Misunderstanding basic probability question I appear to be misunderstanding a basic probability concept. The question is: you flip four coins. At least two are tails. What is the probability that exactly three are tails? 
I know the answer isn't 1/2, but I don't know why that's so. Isn't the probability of just getting 1 tail in the remaining two coins 1/2?
Thanks
 A: Count like this:  When you flip 4 coins, there are 16 possible outcomes.  List them and cross off all the cases which do not have at least two tails.  That leaves 11 possibilites.  Of the 11, how many have exactly 3 tails?  $4$.  So the answer is $4/11.$
A: I believe the source of your confusion is arising from the fact that the specific tosses on which the two tails took place are not specified.
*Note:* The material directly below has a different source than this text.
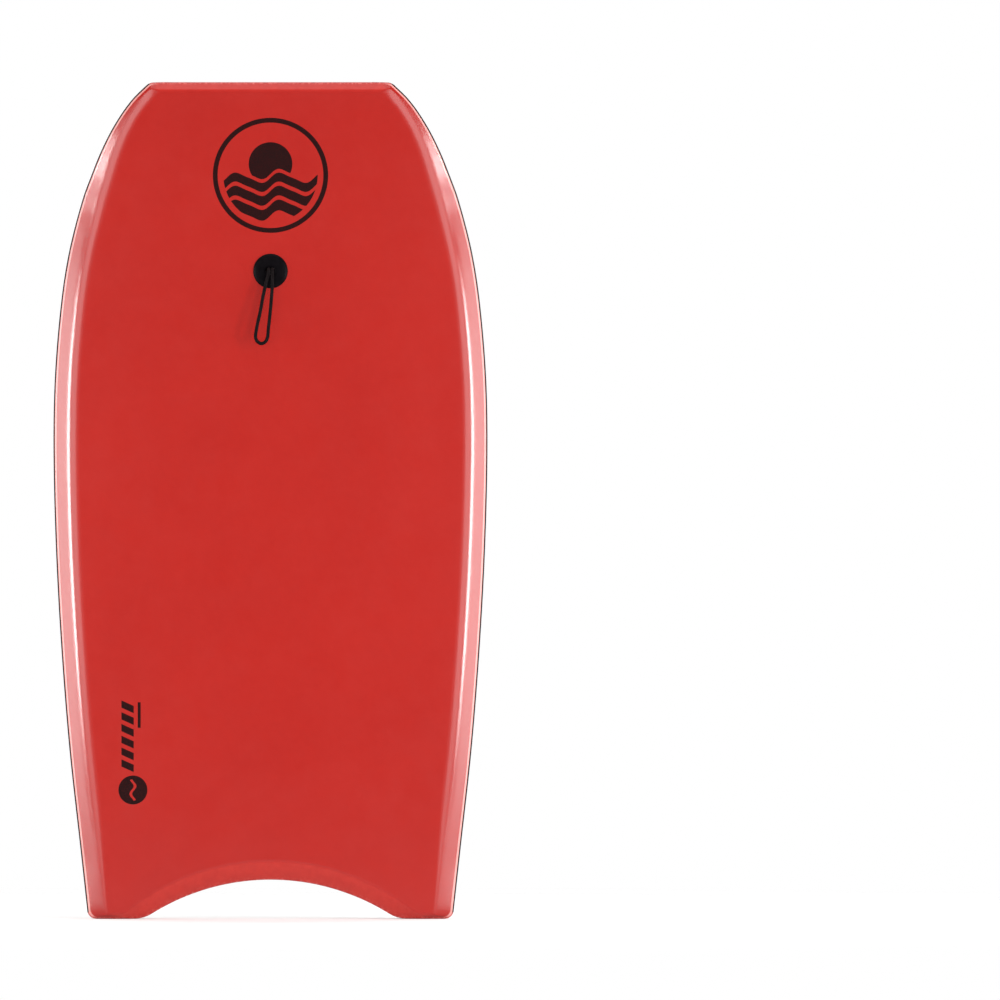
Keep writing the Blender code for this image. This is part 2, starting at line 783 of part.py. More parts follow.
def build_cap():
    """Domed cap with a bored, ridged post."""
    profile = [(PLUG_BORE_RADIUS, 1.2), (6.3, 2.9), (7.6, 3.3), (11.0, 3.4), (15.5, 3.0)]
    profile += [(19.0, 2.1), (20.6, 1.2), (PLUG_RADIUS, 0.6), (PLUG_RADIUS, GAP)]
    profile.append((POST_RADIUS, GAP))
    for i in range(RIDGE_COUNT):
        up = RIDGE_TOP - i * RIDGE_PITCH
        profile += [
            (POST_RADIUS, up),
            (POST_RADIUS + RIDGE, up - 0.6),
            (POST_RADIUS + RIDGE, up - 1.0),
            (POST_RADIUS, up - 1.6),
        ]
    profile += [(POST_RADIUS, POST_END), (PLUG_BORE_RADIUS, POST_END)]
    return turned("plug_cap", profile)


def build_anchor():
    """Sleeve round the cap's post, with a flange at its closed inner end."""
    bore = POST_RADIUS + RIDGE + GAP + 0.05
    profile = [
        (0.0, -40.0),
        (bore, -40.0),
        (bore, -0.9),
        (bore + 0.3, -0.5),
        (ANCHOR_RADIUS - 0.3, -0.5),
        (ANCHOR_RADIUS, -0.9),
        (ANCHOR_RADIUS, -42.6),
        (12.2, FLANGE_TOP),
        (FLANGE_RADIUS - 0.4, FLANGE_TOP),
        (FLANGE_RADIUS, -43.6),
        (FLANGE_RADIUS, -45.6),
        (FLANGE_RADIUS - 0.4, -45.9),
        (0.0, -45.9),
    ]
    return turned("plug_anchor", profile)


# ---------------------------------------------------------------- cord
def smooth_path(points, per_span):
    """A Catmull-Rom path through points."""
    points = [Vector(point) for point in points]
    last = len(points) - 1
    path = []
    for i in range(last):
        before, start = points[max(i - 1, 0)], points[i]
        end, after = points[i + 1], points[min(i + 2, last)]
        for k in range(per_span):
            t = k / per_span
            path.append(
                0.5
                * (
                    2 * start
                    + (end - before) * t
                    + (2 * before - 5 * start + 4 * end - after) * t * t
                    + (3 * start - before - 3 * end + after) * t**3
                )
            )
    path.append(points[-1])
    return path


def cord(name, path, collection=PARTS):
    """A round cord along a path of world points, as a mesh with its caps welded on."""
    curve = bpy.data.curves.new(name, "CURVE")
    curve.dimensions = "3D"
    curve.bevel_depth = CORD_RADIUS / 1000.0
    curve.bevel_resolution = 2
    curve.use_fill_caps = True
    spline = curve.splines.new("POLY")
    spline.points.add(len(path) - 1)
    for spline_point, point in zip(spline.points, path):
        spline_point.co = (*point, 1.0)
    tube = link_object(name, curve, collection=collection)
    bpy.context.view_layer.update()
    depsgraph = bpy.context.evaluated_depsgraph_get()
    mesh = bpy.data.meshes.new_from_object(tube.evaluated_get(depsgraph))
    bpy.data.objects.remove(tube, do_unlink=True)

    bm = bmesh.new()
    bm.from_mesh(mesh)
    bmesh.ops.remove_doubles(bm, verts=bm.verts, dist=1e-5)
    bmesh.ops.recalc_face_normals(bm, faces=bm.faces)
    bm.to_mesh(mesh)
    bm.free()
    mesh.materials.clear()
    return link_object(name, mesh, "cord_black", collection)


def build_knot():
    """The knot inside the plug, joined to the two strands that come out of it."""
    bm = bmesh.new()
    bmesh.ops.create_uvsphere(bm, u_segments=20, v_segments=12, radius=KNOT_RADIUS / 1000.0)
    bmesh.ops.scale(bm, vec=(1.0, 0.95, 1.0), verts=bm.verts)
    knot = link_bmesh("cord_knot", bm, "cord_black")
    knot.location = plug_point(0.0, KNOT_HEIGHT, 0.0)
    for side, name in ((-1, "strand_left"), (1, "strand_right")):
        points = [plug_point(side * STRAND_X, up, along) for up, along in STRAND]
        strand = cord(name, smooth_path(points, 2), CUTTERS)
        combine(knot, strand, name, "UNION")
    return knot


def build_loop():
    """The free loop, from the bend outside the plug round and back."""
    left = [(x, up, along) for x, _, up, along in CORD_LOOP]
    right = [(x, up, along) for _, x, up, along in CORD_LOOP]
    points = [
        plug_point(x, HINGE_UP + up, along)
        for x, up, along in left + [CORD_LOOP_END] + right[::-1]
    ]
    return cord("cord_loop", smooth_path(points, 3))


def attach(child, parent):
    """Parent without moving the child; the parent's world matrix must be up to date."""
    child.parent = parent
    child.matrix_parent_inverse = parent.matrix_world.inverted()


def build_cord():
    """The knotted end swivels in the plug, the loop swings on it."""
    swivel = link_object("cord_swivel_axis", None)
    swivel.location = plug_point(0.0, 0.0, 0.0)
    lift = link_object("cord_lift_axis", None)
    lift.location = (0.0, -HINGE_UP / 1000.0, HINGE_Z / 1000.0)
    lift.parent = swivel
    knot = build_knot()
    loop = build_loop()
    bpy.context.view_layer.update()
    attach(knot, swivel)
    attach(loop, lift)
    return [knot, loop]


def main():
    core = build_core()
    skin = build_skin()
    build_slick()
    cut_plug_hole(skin, core)
    build_rails()
    build_nose_strip()
    build_tail_strip()
    for ob in [build_cap(), build_anchor()] + build_cord():
        ob.data.shade_smooth()
        ob.data.set_sharp_from_angle(angle=math.radians(40.0))
    for ob in CUTTERS.objects:
        ob.hide_render = True
        ob.display_type = "WIRE"


main()
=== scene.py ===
"""A bodyboard standing on its tail: fine surfaces over the fixed frame, materials and stage.

The board stands along +Z, from the tail tips at z = 0 to the nose, with X across it. The deck
faces -Y and the slick bottom +Y. The curves are in millimetres: an "inset" is measured in from
the outline, and a "depth" from the deck towards the slick.
"""

import math
from functools import cached_property

import bmesh
import bpy
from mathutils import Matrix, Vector, noise


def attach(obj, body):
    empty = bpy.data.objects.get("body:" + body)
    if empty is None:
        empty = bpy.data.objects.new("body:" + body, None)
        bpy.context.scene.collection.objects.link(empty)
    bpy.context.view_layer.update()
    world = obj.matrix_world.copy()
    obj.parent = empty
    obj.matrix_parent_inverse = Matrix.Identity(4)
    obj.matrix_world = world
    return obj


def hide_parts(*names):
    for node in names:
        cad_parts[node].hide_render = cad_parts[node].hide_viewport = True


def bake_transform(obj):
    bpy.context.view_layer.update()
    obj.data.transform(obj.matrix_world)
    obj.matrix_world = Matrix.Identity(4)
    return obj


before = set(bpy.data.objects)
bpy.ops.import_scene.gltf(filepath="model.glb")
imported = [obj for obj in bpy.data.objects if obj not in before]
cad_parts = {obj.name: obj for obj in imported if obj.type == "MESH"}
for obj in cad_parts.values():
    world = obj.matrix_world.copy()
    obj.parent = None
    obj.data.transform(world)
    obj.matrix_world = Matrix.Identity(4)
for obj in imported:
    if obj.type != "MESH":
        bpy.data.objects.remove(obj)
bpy.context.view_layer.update()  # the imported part: bodies, nodes and joints of the bodyboard

# ---------------------------------------------------------------- the board's dimensions (mm)
LENGTH = 1016.0
THICKNESS = 53.0
GAP = 0.3  # between neighbouring pieces
# the outline: (z, half width)
TEMPLATE = (
    (-60.0, 215.2), (0.0, 221.4), (84.0, 230.6), (205.0, 244.0), (326.0, 253.7),
    (448.0, 260.4), (569.0, 263.4), (660.0, 261.6), (751.0, 253.8), (812.0, 244.0),
    (873.0, 228.2), (903.0, 217.3), (933.0, 205.2), (964.0, 189.4), (994.0, 168.9),
    (1016.0, 146.9), (1060.0, 102.0),
)
# the nose bends towards the deck's side from here on
ROCKER_START = 810.0
DECK_KICK = 28.0
SLICK_KICK = 50.0
# sheets
SKIN = 6.0
SLICK = 1.5
SKIN_EDGE = 1.5  # inset of the skin's side edge
# the deck's bevel along the sides: width and depth
CHINE_W, CHINE_W_NOSE = 21.0, 11.0
CHINE_D, CHINE_D_NOSE, CHINE_D_TAIL = 15.0, 8.0, 12.5
# rails and end strips
RAIL_W, RAIL_W_NOSE = 25.5, 16.0
INNER_RAIL = 3.0
NOSE_STRIP = 8.0
TAIL_STRIP = 7.0
NOSE_BEVEL_W = 10.0
# the crescent tail: an arc, rounded into the tips
CRESCENT_R = 272.0
CRESCENT_RISE = 47.3
SHOULDER_R = 40.0
# the inner edge of the tail's bevel, and the bevel's least width
BEVEL_R = 282.0
BEVEL_RISE = 69.3
TIP_BEVEL = 6.0
TIP_BEVEL_D, BEVEL_D_MORE = 8.0, 6.0
NOSE_CORNER_R = 12.0
TAIL_CORNER_R = 9.0
# plug and cord
PLUG_Z = 786.6
PLUG_R = 21.0
PLUG_HOLE_R = 11.9  # in the deck skin
POST_R = 7.9
PLUG_BORE_R = 4.5
CORD_R = 2.1
HINGE_UP = 8.0
# tail channels in the slick: (x, z) of both ends of the middle line
CHANNEL_TOP = (169.0, 176.0)
CHANNEL_END = (141.0, 8.0)
CHANNEL_W = 19.0
CHANNEL_D = 2.6
DECK_FRONT = 24.83  # reach of the kicked nose in front of the flat deck
Y_SHIFT = -(THICKNESS - DECK_FRONT) / 2.0
EMBLEM_R = 70.0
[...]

So if we compute the conditional probability which is being described, letting $A$ be the event that we get at least $2$ tails, and $B$ be the event that we get exactly $3$ tails, we get: $$P(B|A)=\frac{P(A\cap B)}{P(A)}=\frac{P(B)}{P(A)}=\frac{4(1/2)^{4}}{(6+4+1)(1/2)^{4}}=\frac{4}{11}.$$ You can see quite clearly the importance of the number of ways these different sequences can happen: there are $6$ sequences of heads and tails that result in $2$ tails, but only $4$ sequences of heads and tails that result in $1$ tail, and this results in the probability being smaller than your original attempt.
A: "At least two are tails" does not specify which coins are tails – or heads for that matter. The $\frac12$ answer assumes that two specific coins are tails first, but either or both may be heads.